Our DIYABC analysis showed that scenarios of the northwestern origin of the D. melanogaster in China have the highest posterior probabilities. Although DIYABC analysis has proven to be a powerful approach in exploring the genetic relationship among the sampled or unsampled populations by comparing potential competing scenarios (Bertorelle et al., 2010), it should be acknowledged that limited coverage of sampling and a lack of potential source populations may bias the results. We found that the posterior probability for the best-fit scenario in each dataset was very low in our study. This is our best estimate, but it provides weak support. Thus, our results cannot be used to reach a robust conclusion, especially in the absence of additional samples from the northwest and outside of China. Additional populations should be further sampled in an ensuing study to validate the dispersal history of D. melanogaster into and within China.

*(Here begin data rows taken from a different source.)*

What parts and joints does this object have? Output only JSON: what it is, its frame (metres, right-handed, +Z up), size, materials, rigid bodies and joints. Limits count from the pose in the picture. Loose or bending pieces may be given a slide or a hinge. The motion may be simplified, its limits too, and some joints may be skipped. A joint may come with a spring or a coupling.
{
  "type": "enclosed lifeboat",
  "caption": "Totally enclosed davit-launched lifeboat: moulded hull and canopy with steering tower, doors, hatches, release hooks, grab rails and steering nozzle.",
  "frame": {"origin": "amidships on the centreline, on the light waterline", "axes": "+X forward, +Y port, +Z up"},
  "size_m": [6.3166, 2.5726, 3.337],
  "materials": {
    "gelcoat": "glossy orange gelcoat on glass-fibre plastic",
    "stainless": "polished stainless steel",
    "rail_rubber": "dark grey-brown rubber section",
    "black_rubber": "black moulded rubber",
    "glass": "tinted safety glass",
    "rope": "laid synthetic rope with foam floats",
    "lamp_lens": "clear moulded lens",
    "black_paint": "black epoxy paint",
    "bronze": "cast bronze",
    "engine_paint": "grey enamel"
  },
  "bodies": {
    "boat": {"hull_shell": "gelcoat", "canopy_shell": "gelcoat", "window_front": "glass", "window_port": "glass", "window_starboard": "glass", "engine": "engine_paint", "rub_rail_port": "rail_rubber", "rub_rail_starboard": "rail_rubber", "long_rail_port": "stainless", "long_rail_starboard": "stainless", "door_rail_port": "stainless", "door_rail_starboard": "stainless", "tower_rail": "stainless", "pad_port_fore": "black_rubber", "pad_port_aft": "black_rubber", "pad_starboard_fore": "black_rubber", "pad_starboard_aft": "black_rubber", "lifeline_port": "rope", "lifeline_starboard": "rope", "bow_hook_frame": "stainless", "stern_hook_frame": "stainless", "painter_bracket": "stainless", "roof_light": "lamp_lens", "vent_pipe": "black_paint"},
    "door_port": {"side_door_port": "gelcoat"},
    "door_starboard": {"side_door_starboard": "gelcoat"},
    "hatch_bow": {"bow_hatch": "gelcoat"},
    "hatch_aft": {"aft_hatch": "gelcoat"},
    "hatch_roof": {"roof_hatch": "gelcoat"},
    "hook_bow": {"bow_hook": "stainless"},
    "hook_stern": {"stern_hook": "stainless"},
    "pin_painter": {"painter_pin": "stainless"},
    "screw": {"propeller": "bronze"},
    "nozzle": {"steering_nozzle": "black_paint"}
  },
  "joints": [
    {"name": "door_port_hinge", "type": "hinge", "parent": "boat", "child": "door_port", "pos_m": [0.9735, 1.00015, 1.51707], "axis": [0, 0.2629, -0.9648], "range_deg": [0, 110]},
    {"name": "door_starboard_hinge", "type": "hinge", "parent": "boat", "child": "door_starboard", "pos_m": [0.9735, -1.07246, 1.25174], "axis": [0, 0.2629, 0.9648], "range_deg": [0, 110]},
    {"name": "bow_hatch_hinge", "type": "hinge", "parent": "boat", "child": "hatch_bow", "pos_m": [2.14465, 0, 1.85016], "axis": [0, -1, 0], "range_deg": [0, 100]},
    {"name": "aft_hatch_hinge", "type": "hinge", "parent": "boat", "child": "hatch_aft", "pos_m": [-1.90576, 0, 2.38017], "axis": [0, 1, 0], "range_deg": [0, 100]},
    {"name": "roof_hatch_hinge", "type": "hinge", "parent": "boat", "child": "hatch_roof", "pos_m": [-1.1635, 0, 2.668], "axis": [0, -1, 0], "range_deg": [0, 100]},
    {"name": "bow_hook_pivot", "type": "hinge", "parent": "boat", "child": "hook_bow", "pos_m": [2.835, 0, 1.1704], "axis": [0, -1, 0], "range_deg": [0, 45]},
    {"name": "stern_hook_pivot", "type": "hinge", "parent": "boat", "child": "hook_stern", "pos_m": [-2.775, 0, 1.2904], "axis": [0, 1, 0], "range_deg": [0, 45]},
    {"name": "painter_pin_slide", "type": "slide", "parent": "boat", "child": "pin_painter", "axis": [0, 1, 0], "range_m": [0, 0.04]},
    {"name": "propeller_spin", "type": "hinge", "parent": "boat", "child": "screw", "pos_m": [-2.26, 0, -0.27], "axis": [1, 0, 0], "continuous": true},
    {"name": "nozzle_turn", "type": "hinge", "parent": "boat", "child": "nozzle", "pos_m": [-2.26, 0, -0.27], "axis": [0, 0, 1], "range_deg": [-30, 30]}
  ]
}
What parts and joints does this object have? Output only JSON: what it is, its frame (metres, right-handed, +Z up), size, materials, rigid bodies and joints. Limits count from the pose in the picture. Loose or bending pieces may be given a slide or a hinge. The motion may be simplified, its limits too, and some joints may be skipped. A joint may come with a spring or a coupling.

Ecological adaptation of D. melanogaster in China

Despite low FSTs (Table 4), we did find a potential longitudinal pattern accompanied by admixture (blue cluster when K = 5, yellow cluster when K = 6 in Fig. 3a; Fig. 4b), and RDA analysis suggests that precipitation may have had an impact on patterns of genetic variation in Chinese populations of D. melanogaster (Fig. 5). Consistent with the RDA results, the XJKL and LNHL populations, which came from the driest and wettest regions among our sampling locations, had the highest levels of differentiation from other populations, as revealed by the DAPC and FST analyses. Adult D. melanogaster is sensitive to ambient humidity, and precipitation is usually regarded as one of the most important ecological factors limiting the distribution ranges of this species in nature (Gibbs et al., 1997; Hoffmann & Parsons, 1993). Laboratory selection in D. melanogaster can lead to rapid adaptation to desiccation stress (Telonis-Scott et al., 2016). Previously published work has shown genetically determined clinal variation in D. melanogaster along precipitation gradients (Hoffmann et al., 2001; Karan & Parkash, 1998; Parkash & Munjal, 2000). Our results may, therefore, partly reflect strong selection and adaptation in natural populations of D. melanogaster assuming some linkage between the microsatellite markers and traits under selection, which would be enhanced for microsatellite markers located within D. melanogaster inversion polymorphisms that respond rapidly to clinal selection (Kennington et al., 2006). Furthermore, an association between environmental factors and genetic structure over and above geographical distance could reflect patterns of genetic exchange driven by environmental conditions, which in themselves might reflect trade, given that regions with similar climates should support similar types of fruit production. Given the overall rapid decay of LD in parts of the D. melanogaster genome, these patterns need to be further investigated with high-density markers such as SNPs. Sampling will need to be robust because FST values were low and because the factors we considered here only accounted for around 9% of the genetic variance among populations.

Conclusion

In this study, we considered the population genetic structure of D. melanogaster across China. We found low levels of genetic differentiation, high levels of admixture, and isolation by geographical and environmental factors in this species. China covers a range of climatic conditions within a complex topography where there has been a long history of human colonization. This context provides an opportunity for further research with D. melanogaster populations, such as in linking putative adaptive polymorphisms to climatic selection (Hoffmann et al., 2003) and in understanding the role of inversions in local adaptation by testing for parallel patterns across different continents (Kapun et al., 2018).